Tuesday, March 15, 2011

Fukushima Number One

As reported in my article "Homer Simpson: Man of the Atom" in Trap Door magazine, I once got to run a nuclear reactor — admittedly, a low-power one used only for training students. This hardly makes me an authority on nuclear power, but I do know something about risk management.

Like many of you, I'm following the evolving Fukushima Dai-ichi Nuclear Power Station story with great interest. I'm a pro-nuclear safety conscious environmentalist, if that makes any sense. I think a lot of anti-nuclear sentiment is rooted in emotion rather than analysis, and contains the same anti-science bias that I object to so strongly when practiced by the right wing.

That doesn't make the case for nuclear power a slam dunk by any means. The downsides are obvious and substantial, and the tendency to rely on nuclear power generation to supply plutonium for other purposes has led to what seem to me to be false choices. I'm following with interest the discussion of thorium reactors, and I think the investment we're making in fusion is ridiculously low. That doesn't mean I don't like wind and solar as well. But all forms of power impose risks and costs.

The question in risk management isn't whether a proposed solution has drawbacks (technically known as secondary risks). Most proposed solutions, regardless of the problem under discussion, tend to have secondary risks and consequences.

The three questions about secondary risk that matter are:

  1. How acceptable is the secondary risk? The impact and likelihood of secondary risks can vary greatly. Some secondary risks are no big deal. We accept them and move on. Others are far more serious. A secondary risk can indeed turn out to be much greater than the primary risk would have been.
  2. How manageable is the secondary risk? A secondary risk, like a primary one, may be quite terrible if you don't do anything about it. The key word, of course, is "if." What can be done to manage or reduce the secondary risk? 
  3. How does the secondary risk compare to other options? As I've argued elsewhere, the management difference between "bad" and "worse" is often more important than the difference between good and bad. If the secondary risk of this solution is high, and if you can't do anything meaningful to reduce it, you still have to compare it to your other options, whatever they are.
In the case of nuclear power, the unmitigated secondary risk is unacceptably high. But all that does is demonstrate that the risk needs to be mitigated — reduced to some acceptable level. Ideally, that level is zero, but that may not be possible, and it may not be cost-effective to reduce it beyond a certain point. The leftover risk, whatever it is, is known as residual risk. Residual risk is what we need to worry about. Like with secondary risk, the three questions of acceptability, manageability, and comparison help us judge the importance of the residual risk.

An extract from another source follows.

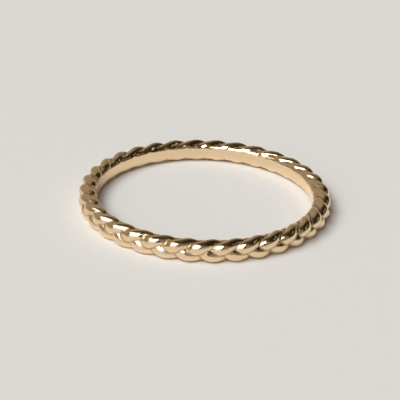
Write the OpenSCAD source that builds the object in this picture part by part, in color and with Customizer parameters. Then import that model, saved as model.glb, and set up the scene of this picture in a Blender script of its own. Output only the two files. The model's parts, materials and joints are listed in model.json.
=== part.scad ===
// A slim gold band ring, lying flat: a smooth finger hole inside, and outside a
// three-strand plait whose crossings look like two rows of overlapping leaves.

/* [Band] */
// Diameter of the smooth finger hole
finger_d = 17.3; // [15.7:0.1:19.8]
// Wall from the finger hole to the outermost leaves
wall = 1.46; // [1.42:0.01:1.5]
// Width of the plain ring under the plait, along the finger
land_w = 1.3; // [1.2:0.02:1.36]
// Rounding of the plain ring's two rims
rim_r = 0.35; // [0.3:0.01:0.4]

/* [Plait] */
// Leaves in each of the two rows, a multiple of three
leaves = 33; // [30:3:33]
// Diameter of one strand
strand_d = 1; // [0.94:0.01:1.06]
// Swing of a strand's centre up and down, along the finger
rise = 0.372; // [0.34:0.002:0.4]
// Swing of a strand's centre in and out
swing = 0.24; // [0.18:0.01:0.28]
// Flattening of the strand's path where it turns back at a rim
crest = 0.03; // [0:0.01:0.11]
// Turn of the whole plait about the finger
start_angle = 2.2; // [0:0.1:10.9]

/* [Detail] */
// Cross-sections for each leaf
leaf_sections = 8; // [4:1:8]
// Points on the leafy outline of a cross-section
outline_points = 21; // [15:2:21]

/* [Hidden] */

bore_r = finger_d / 2;
strand_r = strand_d / 2;
plait_r = bore_r + wall - swing - strand_r;
wall_depth = plait_r - bore_r;
half_w = rise * (1 - crest) + strand_r;
strands = 3;
strand_turn = 360 / strands;
waves = leaves / strands;
leaf_angle = 360 / leaves;

// The outer outline runs this far round a cross-section, either way from straight out
outline_reach = 150;
// Cross-sections lean forward by this much for each degree round the outline, so that
// they follow the leaves and one meets each leaf's highest point
lean = 0.0606;
// Stretch of a strand that can touch one cross-section, and the step along it, as wave phase
near_phase = 36;
phase_step = 3;
// Metal left inside the bore's wall for the bore to cut away
bore_spare = 0.15;
// Sides of the round cutter that makes the finger hole
bore_sides = 180;

function strand_radius(phase) = plait_r + swing * sin(2 * phase);
function strand_height(phase) = rise * (sin(phase) + crest * sin(3 * phase));

// Distance from the plait's middle, out along a ray, to where it leaves a ball on a strand
function ball_exit(ray, phase, turn) =
    let (
        out = strand_radius(phase) * cos(turn) - plait_r,
        along_ring = strand_radius(phase) * sin(turn),
        up = strand_height(phase),
        along_ray = out * cos(ray) + up * sin(ray),
        beside = out * out + along_ring * along_ring + up * up - along_ray * along_ray
    )
    beside < strand_r * strand_r ? along_ray + sqrt(strand_r * strand_r - beside) : 0;

// The same for the plain ring's rounded rim
function land_exit(ray) =
    let (
        inward = wall_depth - rim_r,
        up = land_w / 2 - rim_r,
        along_ray = up * abs(sin(ray)) - inward * cos(ray),
        beside = inward * inward + up * up - along_ray * along_ray
    )
    beside < rim_r * rim_r ? along_ray + sqrt(rim_r * rim_r - beside) : 0;

// The band's surface along a ray in the half-plane at angle theta
function surface_exit(theta, ray) =
    max([
        land_exit(ray),
        for (k = [0 : strands - 1], step = [-near_phase : phase_step : near_phase])
            ball_exit(ray, waves * theta + strand_turn * k + step, step / waves)
    ]);

function section_theta(section, ray) = section * leaf_angle / leaf_sections + lean * abs(ray);

// Outer points of one cross-section, each as [radius, angle within the leaf, height]
function outer_points(section) = [
    for (i = [0 : outline_points - 1])
        let (
            ray = outline_reach * (2 * i / (outline_points - 1) - 1),
            theta = section_theta(section, ray),
            reach = surface_exit(theta, ray)
        )
        [plait_r + reach * cos(ray), theta, reach * sin(ray)]
];

// The two points inside the bore's wall, from top to bottom
function inner_points(section) =
    let (
        theta = section_theta(section, outline_reach),
        spare_r = bore_r - bore_spare,
        spare_z = land_w / 2 - rim_r
    )
    [[spare_r, theta, spare_z], [spare_r, theta, -spare_z]];

function placed(point, turn) =
    [point[0] * cos(point[1] + turn), point[0] * sin(point[1] + turn), point[2]];

module leafy_shell() {
    leaf = [
        for (section = [0 : leaf_sections - 1])
            concat(outer_points(section), inner_points(section))
    ];
    ring = len(leaf[0]);
    sections = leaves * leaf_sections;
    points = [
        for (i = [0 : leaves - 1], section = leaf, point = section)
            placed(point, i * leaf_angle)
    ];
    // Each four-sided patch is split along the leaves' slant, which mirrors at mid-height
    faces = [
        for (i = [0 : sections - 1], j = [0 : ring - 1])
            let (
                a = i * ring + j,
                b = i * ring + (j + 1) % ring,
                c = (i + 1) % sections * ring + (j + 1) % ring,
                d = (i + 1) % sections * ring + j,
                upper = j >= (outline_points - 1) / 2 && j < outline_points
            )
            each upper ? [[a, b, d], [b, c, d]] : [[a, b, c], [a, c, d]]
    ];
    polyhedron(points, faces);
}

module leaf_band() {
    color("goldenrod")
        translate([0, 0, half_w])
            rotate([0, 0, start_angle])
                difference() {
                    leafy_shell();
                    cylinder(h = 2 * half_w, r = bore_r, center = true, $fn = bore_sides);
                }
}

leaf_band();
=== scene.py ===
"""The looks of a slim gold band ring that lies on a pale floor.

Its finger hole is smooth, and its outside is a three-strand plait in relief.
The mesh functions work in millimetres and degrees; the finished mesh is in metres.
"""
import json
import math

import bpy
import numpy as np
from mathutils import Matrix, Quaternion, Vector


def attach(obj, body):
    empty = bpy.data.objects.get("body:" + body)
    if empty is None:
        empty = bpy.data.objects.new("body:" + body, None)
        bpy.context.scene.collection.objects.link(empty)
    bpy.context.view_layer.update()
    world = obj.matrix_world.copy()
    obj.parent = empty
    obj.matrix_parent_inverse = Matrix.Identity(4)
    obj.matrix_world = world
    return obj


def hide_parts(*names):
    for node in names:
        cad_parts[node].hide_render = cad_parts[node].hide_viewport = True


MM = 0.001

# The plait, with the sizes of the part's source
LEAVES = 33
STRANDS = 3
STRAND_R = 0.5
RISE = 0.372
SWING = 0.24
CREST = 0.03
WALL = 1.46
START_ANGLE = 2.2

# The smooth land inside the band, with its rounded rims
LAND_W = 1.3
RIM_R = 0.35

# The leafy outline of a cross-section: how far round it runs, and how finely it is sampled
OUTLINE_REACH = 150
OUTLINE_POINTS = 65
LEAF_SECTIONS = 36
CREASE_PLACE = 3.05
CREASE_CROWDING = 0.55

# Lean of a cross-section for each degree round it, and the further lean near the land
STEADY_LEAN = 0.05
LATE_LEAN = 1.6
LATE_START = 70
LATE_SPAN = 40

# Stretch of a strand that can touch one cross-section, the step along it, and the short
# way ahead that shows where the strand runs, all as wave phase
NEAR_PHASE = 48
PHASE_STEP = 0.5
PHASE_AHEAD = 0.5

# Difference of two strands' reach within which they melt together, and within which their groove is
# dull and browned, partly with patina and partly with painted shade
FILLET = 0.03
GROOVE_W = 0.22

# Jump of the polish lines' place from one strand to the next, so that no two look alike
GRAIN_APART = 5

# Hand-finished unevenness of the strands: its depth, the ray where it starts to fade out,
# and its waves, each as turns round the ring, turns round the outline and phase
UNEVEN = 0.016
FADE_START = 105
UNEVEN_WAVES = ((41, 2.0, 20), (67, -1.4, 100), (29, 3.1, 230), (103, 0.8, 310))

# Points on the last of the land's rounded rim and on the finger hole's wall
RIM_POINTS = 3
WALL_POINTS = 8

# The gold's colours, with the brown of its grooves, partly patina and partly painted shade in the
# creases, and how soon and how far it takes them
GOLD_PALE, GOLD_DEEP = (0.94, 0.74, 0.49, 1), (0.92, 0.71, 0.46, 1)
GROOVE_PATINA_AND_SHADE = (0.26, 0.16, 0.07, 1)
GROOVE_CURVE = 2
GROOVE_SHARE = 0.7

# The polish: roughness between its lines and on them, what a groove adds to it, the lines
# for each metre along the ring and each millimetre across a strand, and the clouds of colour
SMOOTH, LINED = 0.05, 0.12
GROOVE_DULL = 0.3
LINES_ALONG = 500
LINES_ACROSS = 6
CLOUDS_PER_METRE = 420
MIDDLE_LOW, MIDDLE_HIGH = 0.3, 0.7
CLOUD_LOW, CLOUD_HIGH = 0.35, 0.65

# Tiny dents for each metre, their depth beside that of the lines, and the lines' depth
DENTS_PER_METRE = 1800
DENT_SHARE = 0.6
LINE_DEPTH = 0.02

# The sheet of paper: half its width in metres, its fibres and its matt surface
PAPER_HALF = 2
PAPER_DIM, PAPER_PALE = (0.87, 0.861, 0.847, 1), (0.9, 0.891, 0.877, 1)
FIBRES_PER_METRE = 900
PAPER_ROUGHNESS = 0.9
PAPER_SHINE = 0.2

# The camera: height above the horizon, roll, distance and the ring's place in the picture
CAMERA_ELEVATION = 25.5
CAMERA_ROLL = 2.08
CAMERA_DISTANCE = 122
PICTURE_SIZE = 400
PICTURE_SCALE = 12.45
RING_PIXEL = (204.6, 196.6)
SENSOR = 36
NEAREST_SEEN = 5

# Light of the room: its dim wall, then soft patches painted over it one after another,
# each as azimuth, elevation, half-width of its core and of its edge, and light
WALL_LIGHT = 0.26
ROOM_PATCHES = (
    (0, 90, 24, 54, 0.12),
    (105, 42, 28, 58, 0.022),
    (0, -90, 88, 112, 0.47),
    (-140, 35, 5, 45, 0.33),
    (-80, 66, 8, 26, 2.8),
    (-34, 24, 14, 36, 0.9),
    (-150, 78, 14, 30, 0.07),
    (0, 31, 8, 16, 0.04),
)
DIM_LIGHT, BRIGHT_LIGHT = 0.05, 0.7
DIM_TINT, BRIGHT_TINT = (1, 0.78, 0.45, 1), (1, 1, 1, 1)

# The bright window and a narrow gap of light to the ring's right, each as azimuth,
# elevation, width and height in degrees as the ring sees them, and light
WINDOWS = (
    (-40, 50, 46, 32, 4.5),
    (100, 38, 34, 3, 1.1),
)
WINDOW_DISTANCE = 5

# Numbers of the mix node's colour sockets
FIRST_COLOR, SECOND_COLOR, MIXED_COLOR = 6, 7, 2

WAVES = LEAVES / STRANDS
LEAF_ANGLE = 360 / LEAVES
STRAND_TURN = 360 / STRANDS
HALF_W = RISE * (1 - CREST) + STRAND_R


def sin_of(degrees):
    return np.sin(np.radians(degrees))


def cos_of(degrees):
    return np.cos(np.radians(degrees))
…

We make one set of risk decisions at the outset of the project. We decide which projects we want to do; we decide what overall direction and strategy we will follow; and we decide what resources to supply. All the decision are informed by how people perceive the risk choices.

As the project evolves, the risk profile changes. Some things we worry about turn out to be non-issues, and other times we are blindsided with nasty surprises. Our initial risk decisions are seldom completely on target, so they must evolve over time.

When disaster strikes, suspicion automatically and naturally falls on the risk planning process. Were project owners and leaders prudent? Armed with the howitzer of 20-20 hindsight, the fact of what did happen carries a presumption of incompetent planning for those who failed to anticipate it. Sometimes it's a fair judgment. Other times not so much.

I'm still working out what I think about the Fukushima case, but some initial indications strike me as positive when it comes to evaluating the quality of the risk planning. The basic water-cooled design of Fukushima made a Chernobyl outcome impossible. The partial meltdown didn't rupture the containment vessel, and although the cleanup will be messy and expensive, it's not likely to spread outside the immediate area.

The effects of radiation may not be known for some time, but even those have to be put into perspective. Non-nuclear power plants, however, cost lives too, even though you don't hear about these disasters as often. A quick Google search turned up the following:

  • September 2010: Burnsville, Minnesota, explosion, no deaths.
  • February 2010: Connecticut, 5 dead
  • February 2009: Milwaukee, 6 burned
  • June 2009: Mississauga, Ontario

And, of course, several thousand people a year die mining coal.